▶ REQUIRED TASK: Return the listing below in full, with every line exactly as it is.

%%

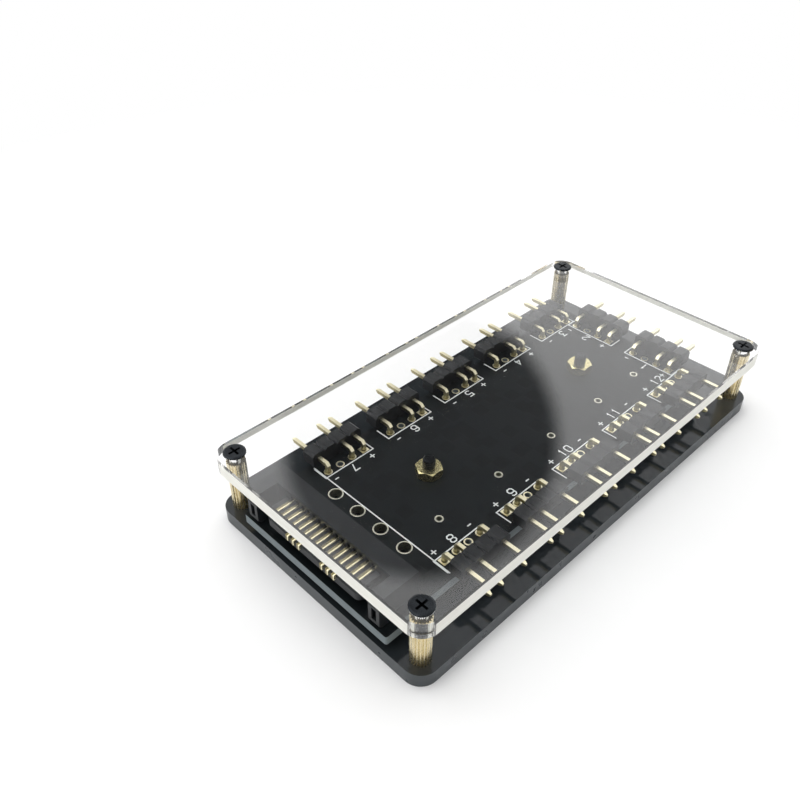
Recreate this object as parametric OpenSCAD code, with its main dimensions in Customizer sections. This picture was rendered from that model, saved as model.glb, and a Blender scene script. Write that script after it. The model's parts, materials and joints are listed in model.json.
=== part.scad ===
// Lighting splitter hub: a circuit board with twelve three-pin headers and one power socket,
// held between a black lower plate and a clear upper plate.
// Millimetres, Z up. The origin is the centre of the lower plate's underside.
// X runs along the long side, and the mouth of the power socket faces -X.

/* [Plates] */
// Length of both plates along X
plate_l = 88; // [85:0.5:110]
// Width of both plates along Y
plate_w = 46; // [45:0.5:60]
// Corner radius of both plates
plate_r = 3; // [1:0.5:6]
// Thickness of the black lower plate
base_t = 2.5; // [2:0.1:4]
// Thickness of the clear upper plate
cover_t = 3; // [2:0.1:5]

/* [Standoffs] */
// Height of a standoff between the two plates
standoff_h = 8; // [7.6:0.1:16]
// Diameter of a standoff over its ribs
standoff_d = 3.1; // [3:0.1:4.5]
// Number of ribs round a standoff
rib_count = 20; // [12:1:28]
// Depth of the grooves between the ribs
rib_depth = 0.22; // [0.1:0.02:0.3]
// Distance of a standoff's axis from the two nearest plate edges
corner_inset = 2.85; // [2.6:0.05:3.4]

/* [Screws and nuts] */
// Nominal thread diameter of every screw
screw_d = 2; // [1.6:0.1:2]
// Diameter of a countersunk head
head_d = 3.6; // [3.4:0.1:4]
// Height of the straight rim above a head's cone
head_rim_h = 0.3; // [0.1:0.05:0.4]
// How far a corner screw reaches into its standoff
screw_reach = 3; // [2:0.1:3.4]
// Width of a nut across its flats
nut_flats = 4; // [3.8:0.1:4.5]
// Height of a nut
nut_h = 1.6; // [1.2:0.1:2]

/* [Circuit board] */
// Thickness of the circuit board
board_t = 1.6; // [1.2:0.1:1.8]
// Gap between the lower plate and the board
board_gap = 1.6; // [1.2:0.1:1.8]
// Distance from the plates' end to the board's end on the header side
board_end_gap = 7.6; // [7:0.1:9]
// Distance from the plates' long edges to the board's long edges
board_side_gap = 7.15; // [6.8:0.05:8]
// Spacing of the two screws that hold the board
board_screw_spacing = 39.9; // [36:0.1:42]

/* [Pin headers] */
// Spacing of the pin positions in a header
pin_pitch = 2.54; // [2.5:0.01:2.6]
// Distance from the board's socket end to the first header of a long side
side_row_start = 13.126; // [12:0.1:14]
// Share of the free width that lies between the two headers on the short side
end_gap_share = 0.5758; // [0.3:0.01:0.8]
// Side of a square pin
pin_side = 0.64; // [0.5:0.02:0.64]
// Height of a header pin's axis above the board
pin_rise = 1.5; // [1.3:0.05:1.6]
// Length of a pin from its pad's centre to its tip
pin_out = 8.78; // [8:0.1:9.6]
// Height of a header's housing
cell_h = 2.75; // [2.54:0.05:3]
// Depth of a header's housing along the pins
cell_depth = 2.54; // [2:0.05:2.6]

/* [Power socket] */
// Width of the socket's housing along Y
socket_w = 29; // [28.4:0.1:30]
// Height of the socket's housing above the board
socket_h = 4.4; // [4.2:0.1:4.4]
// Depth of the rear block of the housing along X
socket_block = 3.2; // [2.8:0.1:4]
// Length of the guide arms in front of the rear block
arm_l = 4.2; // [3.6:0.1:4.4]
// Thickness of a guide arm
arm_t = 2.2; // [1.8:0.1:2.4]
// Width of the contact tongue
tongue_w = 20.6; // [20.2:0.1:21]
// Thickness of the contact tongue
tongue_t = 1.25; // [1:0.05:1.4]
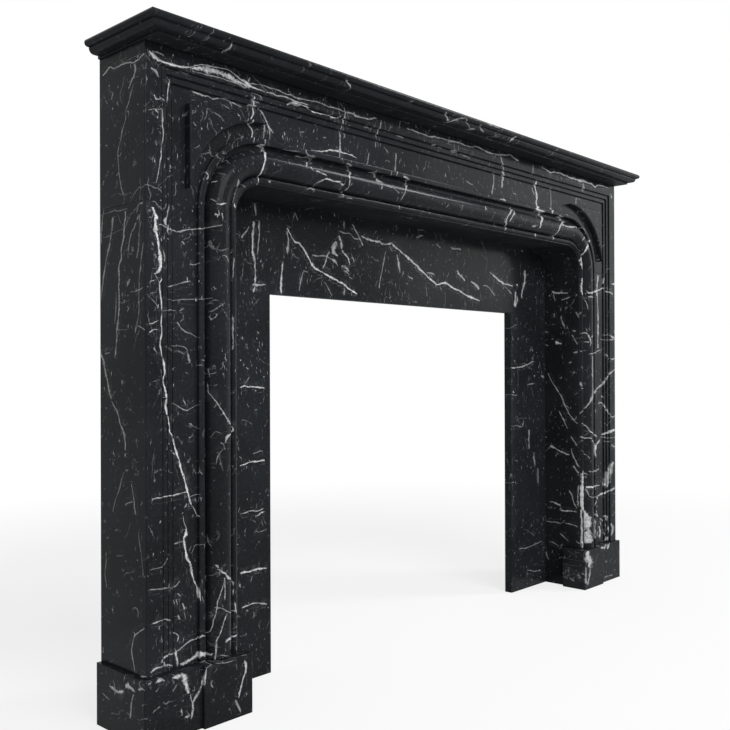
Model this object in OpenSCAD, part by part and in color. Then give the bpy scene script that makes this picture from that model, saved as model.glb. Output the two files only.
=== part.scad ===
// Marble fireplace surround: an arched lintel with a continuous roll moulding on two legs,
// plinth blocks, a moulded shelf and plain slips round the fire opening.
// Frame: X to the right along the front, Y into the wall, Z up from the hearth.
// The origin is on the hearth, at the middle of the footprint of the whole surround.

/* [Overall] */
// Height of the shelf's top above the hearth
total_h = 1100; // [1040:5:1300]
// Width across the outer faces of the two legs
body_w = 1485; // [1350:5:1900]
// Depth from the wall to the flat front of the legs
body_d = 131; // [120:1:180]

/* [Stone] */
// Depth of the front stones, from the flat band to their backs
front_t = 50; // [44:1:60]
// Thickness of the side slabs, the inner slabs and the soffit
slab_t = 20; // [15:1:25]
// Thickness of the slips round the fire opening
slip_t = 20; // [15:1:25]
// Thickness of the resin bed in each level joint
bed_t = 1; // [0.5:0.5:2]

/* [Border] */
// Width of the flat band along the outer edges
band_w = 30; // [20:1:36]
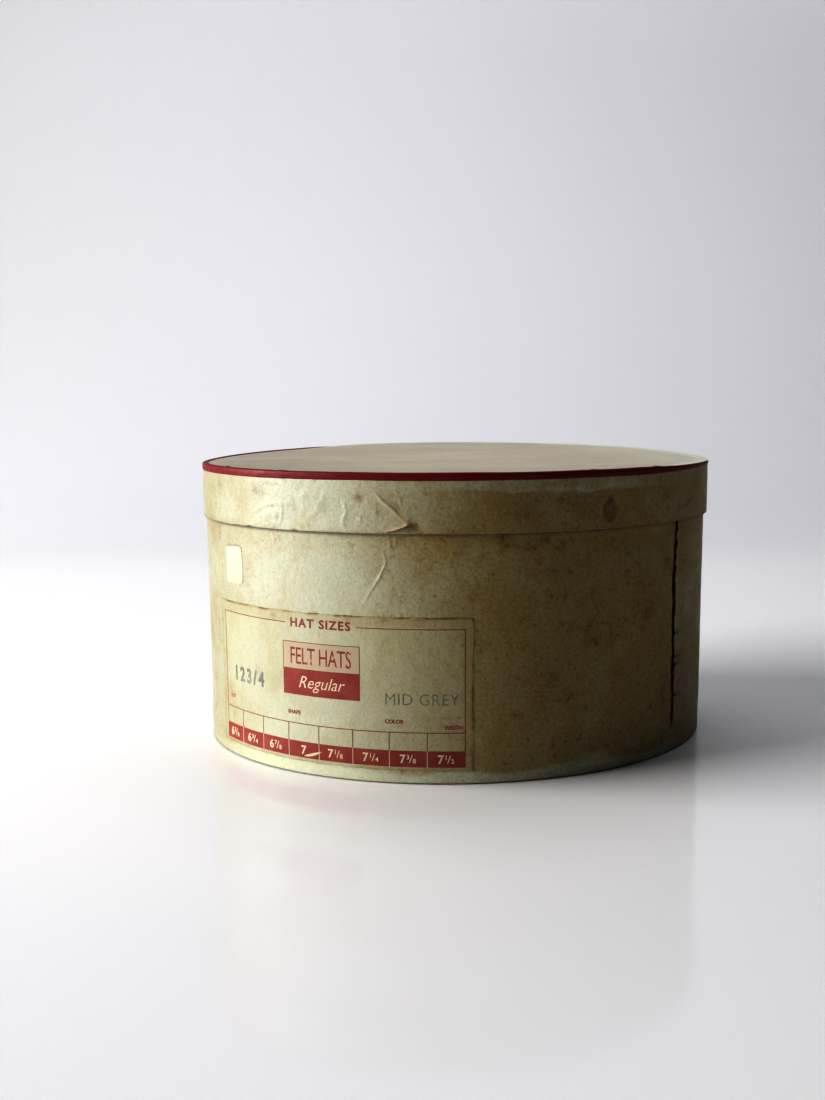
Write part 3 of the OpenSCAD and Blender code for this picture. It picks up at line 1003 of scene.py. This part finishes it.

%%

▶ WRITTEN SOLUTION:
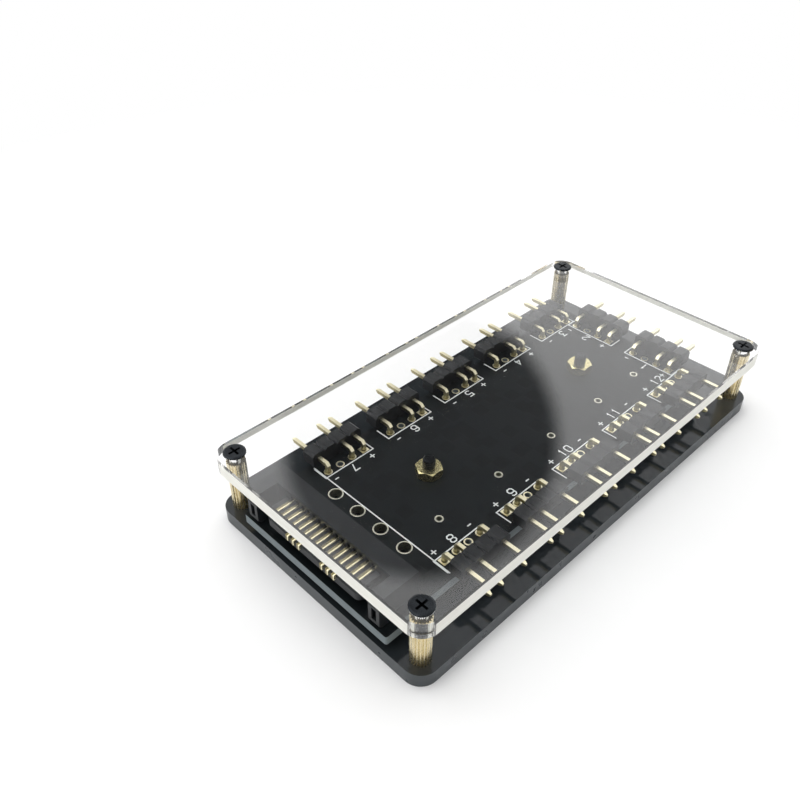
Recreate this object as parametric OpenSCAD code, with its main dimensions in Customizer sections. This picture was rendered from that model, saved as model.glb, and a Blender scene script. Write that script after it. The model's parts, materials and joints are listed in model.json.
=== part.scad ===
// Lighting splitter hub: a circuit board with twelve three-pin headers and one power socket,
// held between a black lower plate and a clear upper plate.
// Millimetres, Z up. The origin is the centre of the lower plate's underside.
// X runs along the long side, and the mouth of the power socket faces -X.

/* [Plates] */
// Length of both plates along X
plate_l = 88; // [85:0.5:110]
// Width of both plates along Y
plate_w = 46; // [45:0.5:60]
// Corner radius of both plates
plate_r = 3; // [1:0.5:6]
// Thickness of the black lower plate
base_t = 2.5; // [2:0.1:4]
// Thickness of the clear upper plate
cover_t = 3; // [2:0.1:5]

/* [Standoffs] */
// Height of a standoff between the two plates
standoff_h = 8; // [7.6:0.1:16]
// Diameter of a standoff over its ribs
standoff_d = 3.1; // [3:0.1:4.5]
// Number of ribs round a standoff
rib_count = 20; // [12:1:28]
// Depth of the grooves between the ribs
rib_depth = 0.22; // [0.1:0.02:0.3]
// Distance of a standoff's axis from the two nearest plate edges
corner_inset = 2.85; // [2.6:0.05:3.4]

/* [Screws and nuts] */
// Nominal thread diameter of every screw
screw_d = 2; // [1.6:0.1:2]
// Diameter of a countersunk head
head_d = 3.6; // [3.4:0.1:4]
// Height of the straight rim above a head's cone
head_rim_h = 0.3; // [0.1:0.05:0.4]
// How far a corner screw reaches into its standoff
screw_reach = 3; // [2:0.1:3.4]
// Width of a nut across its flats
nut_flats = 4; // [3.8:0.1:4.5]
// Height of a nut
nut_h = 1.6; // [1.2:0.1:2]

/* [Circuit board] */
// Thickness of the circuit board
board_t = 1.6; // [1.2:0.1:1.8]
// Gap between the lower plate and the board
board_gap = 1.6; // [1.2:0.1:1.8]
// Distance from the plates' end to the board's end on the header side
board_end_gap = 7.6; // [7:0.1:9]
// Distance from the plates' long edges to the board's long edges
board_side_gap = 7.15; // [6.8:0.05:8]
// Spacing of the two screws that hold the board
board_screw_spacing = 39.9; // [36:0.1:42]

/* [Pin headers] */
// Spacing of the pin positions in a header
pin_pitch = 2.54; // [2.5:0.01:2.6]
// Distance from the board's socket end to the first header of a long side
side_row_start = 13.126; // [12:0.1:14]
// Share of the free width that lies between the two headers on the short side
end_gap_share = 0.5758; // [0.3:0.01:0.8]
// Side of a square pin
pin_side = 0.64; // [0.5:0.02:0.64]
// Height of a header pin's axis above the board
pin_rise = 1.5; // [1.3:0.05:1.6]
// Length of a pin from its pad's centre to its tip
pin_out = 8.78; // [8:0.1:9.6]
// Height of a header's housing
cell_h = 2.75; // [2.54:0.05:3]
// Depth of a header's housing along the pins
cell_depth = 2.54; // [2:0.05:2.6]

/* [Power socket] */
// Width of the socket's housing along Y
socket_w = 29; // [28.4:0.1:30]
// Height of the socket's housing above the board
socket_h = 4.4; // [4.2:0.1:4.4]
// Depth of the rear block of the housing along X
socket_block = 3.2; // [2.8:0.1:4]
// Length of the guide arms in front of the rear block
arm_l = 4.2; // [3.6:0.1:4.4]
// Thickness of a guide arm
arm_t = 2.2; // [1.8:0.1:2.4]
// Width of the contact tongue
tongue_w = 20.6; // [20.2:0.1:21]
// Thickness of the contact tongue
tongue_t = 1.25; // [1:0.05:1.4]
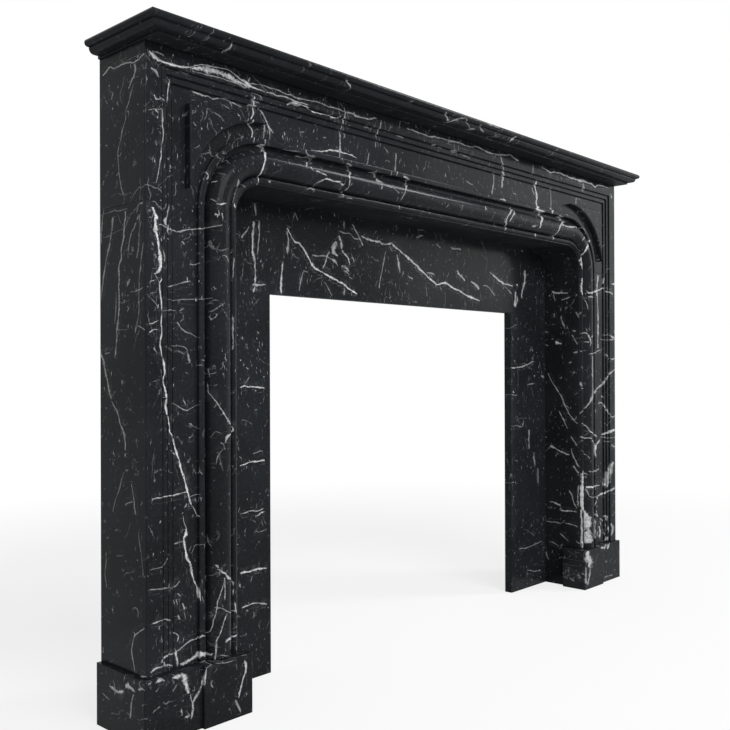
Model this object in OpenSCAD, part by part and in color. Then give the bpy scene script that makes this picture from that model, saved as model.glb. Output the two files only.
=== part.scad ===
// Marble fireplace surround: an arched lintel with a continuous roll moulding on two legs,
// plinth blocks, a moulded shelf and plain slips round the fire opening.
// Frame: X to the right along the front, Y into the wall, Z up from the hearth.
// The origin is on the hearth, at the middle of the footprint of the whole surround.

/* [Overall] */
// Height of the shelf's top above the hearth
total_h = 1100; // [1040:5:1300]
// Width across the outer faces of the two legs
body_w = 1485; // [1350:5:1900]
// Depth from the wall to the flat front of the legs
body_d = 131; // [120:1:180]

/* [Stone] */
// Depth of the front stones, from the flat band to their backs
front_t = 50; // [44:1:60]
// Thickness of the side slabs, the inner slabs and the soffit
slab_t = 20; // [15:1:25]
// Thickness of the slips round the fire opening
slip_t = 20; // [15:1:25]
// Thickness of the resin bed in each level joint
bed_t = 1; // [0.5:0.5:2]

/* [Border] */
// Width of the flat band along the outer edges
band_w = 30; // [20:1:36]
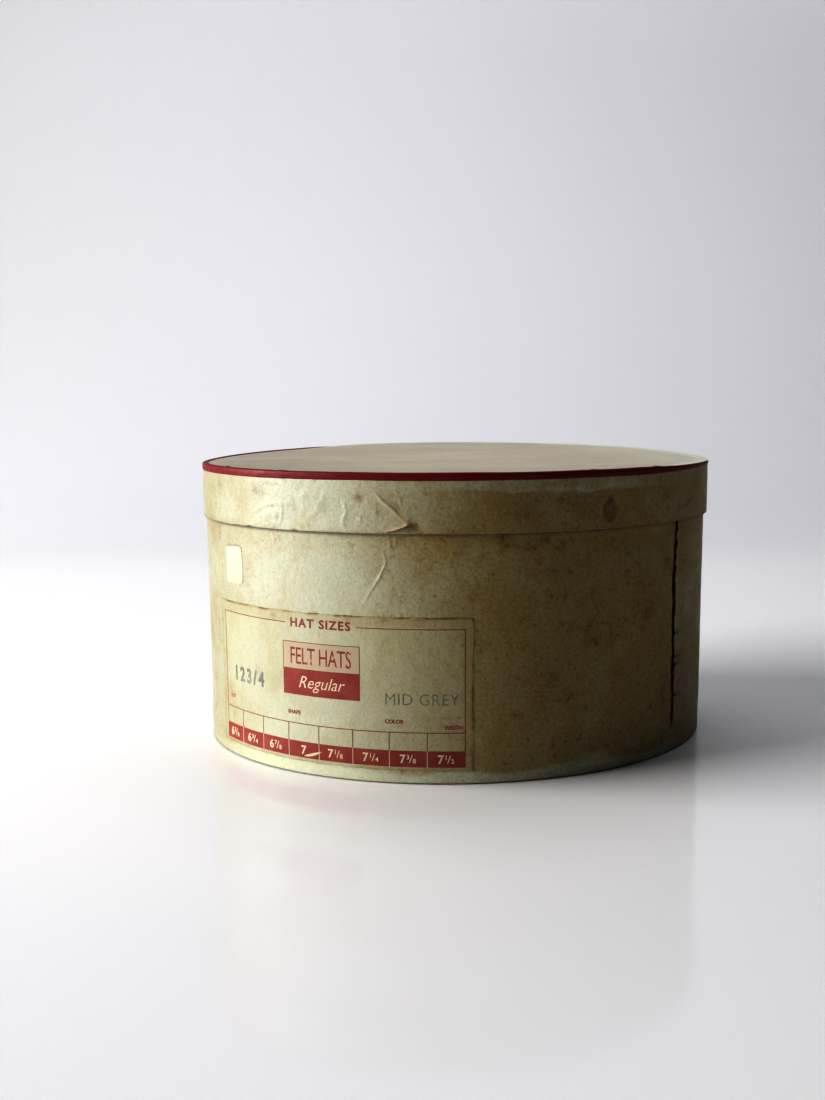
Write part 3 of the OpenSCAD and Blender code for this picture. It picks up at line 1003 of scene.py. This part finishes it.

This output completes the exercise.